Some of this merch is clearly pandering to today’s millennial breed of ironic humor: For an April Fool’s Day ploy, Arby’s and Warby Parker merged unlikely forces and actually sold meat-inspired glasses frames, while Auntie Anne’s 30th anniversary collection includes a pretzel shower curtain. Other joint ventures, like Coca-Cola’s collaborations with A Bathing Ape and KITH, are obvious bait for hypebeasts, trend-obsessed streetwear obsessives hungry to scoop up limited-release items for their collections (or to fetch inflated resale prices).
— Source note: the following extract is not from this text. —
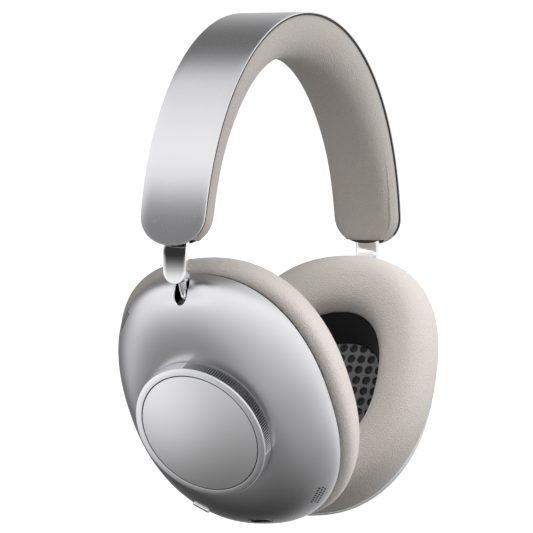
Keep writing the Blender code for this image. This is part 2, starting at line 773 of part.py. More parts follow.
def fitting_frame(angle, blend):
    """Centre, lengthwise direction and outward normal of a fitting on the dome."""
    step = 1e-3
    centre = dome_point(angle, blend)
    across = dome_point(angle, blend + step) - dome_point(angle, blend - step)
    around = dome_point(angle + step, blend) - dome_point(angle - step, blend)
    out = across.cross(around).normalized()
    if out.x > 0:
        out.negate()
    return centre, around.normalized(), out


def build_right_fittings():
    shell = bpy.data.objects["right_shell"]
    baffle = bpy.data.objects["right_baffle"]
    centre, along, out = fitting_frame(BUTTON_ANGLE, BUTTON_BLEND)
    cut(shell, capsule("button_hole", centre, along, out, BUTTON_HALF,
                       BUTTON_RADIUS + GAP, -0.004, 0.003, DARK))
    capsule("right_mode_button", centre, along, out, BUTTON_HALF, BUTTON_RADIUS,
            -0.0021, 0.0009, ALUMINIUM)
    centre, along, out = fitting_frame(SOCKET_ANGLE, SOCKET_BLEND)
    cut(shell, capsule("socket_hole", centre, along, out, 0.0031, 0.0016 + GAP,
                       -0.004, 0.003, DARK))
    cut(baffle, capsule("socket_clearance", centre, along, out, 0.0031, 0.0022,
                        -0.0060, 0.003, DARK))
    socket = capsule("right_usb_socket", centre, along, out, 0.0031, 0.0016,
                     -0.0046, -0.0001, STEEL)
    cut(socket, capsule("socket_mouth", centre, along, out, 0.0029, 0.0013,
                        -0.0038, 0.002, DARK))
    smooth(shell, 30)


def build_electronics():
    box("right_circuit_board", (-0.0048, DIAL_Y - 0.013, 0.0225),
        (-0.0038, DIAL_Y + 0.013, 0.0345), BOARD)
    battery = box("right_battery", (-0.0076, DIAL_Y - 0.013, 0.0225),
                  (-0.0036, DIAL_Y + 0.013, 0.0345), CELL)
    bevel(battery, 0.0008, segments=1)


# ---------------------------------------------------------------- assembly
def axis_empty(name, matrix):
    empty = bpy.data.objects.new(name, None)
    empty.empty_display_size = 0.01
    parts.objects.link(empty)
    empty.matrix_world = matrix
    return empty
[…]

But these food-fashion ventures are ultimately all about marketing. Marketing research has repeatedly found that millennials are disconnected from traditional advertising, meaning brands have had to devise alternative ways of reaching the giant demographic. “It’s not advertising that’s interruptive — we’re just sharing something,” says Steve Kelly, director of media and digital for KFC U.S., of the brand’s recent fashion line, noting that the collection got people excited to wear the brand like a “bunch of walking billboards.”
Debuting a line of clothing or sneakers seems to be a guaranteed way for brands from Dunkin’ Donuts to Milk Bar to generate both social media hype and coverage from more traditional media outlets — and such collabs hit a sweet spot that can land them valuable bits of editorial real estate from both fashion-forward publications like Esquire and Hypebeast, as well as food websites like Eater or Food & Wine.
Ultimately, these food-fashion collaborations can do triple duty: by serving as new sources of revenue for the brands, attracting a dose of fresh publicity, and turning fans into moving advertisements. Even items that are never made available for sale to the public, like Arby’s “Meat Sweats” — hoodies and sweatpants adorned with zoomed-in imagery of roast beef and other proteins — generate valuable cultural cache for the brands involved.
“The biggest power we think you can have as a brand is becoming more synonymous with culture,” says Kelly of KFC. “Think about fried chicken — being bold enough to put ‘Fried Chicken USA’ on a sweatshirt and think people would see that and think about [your brand]. That’s powerful.”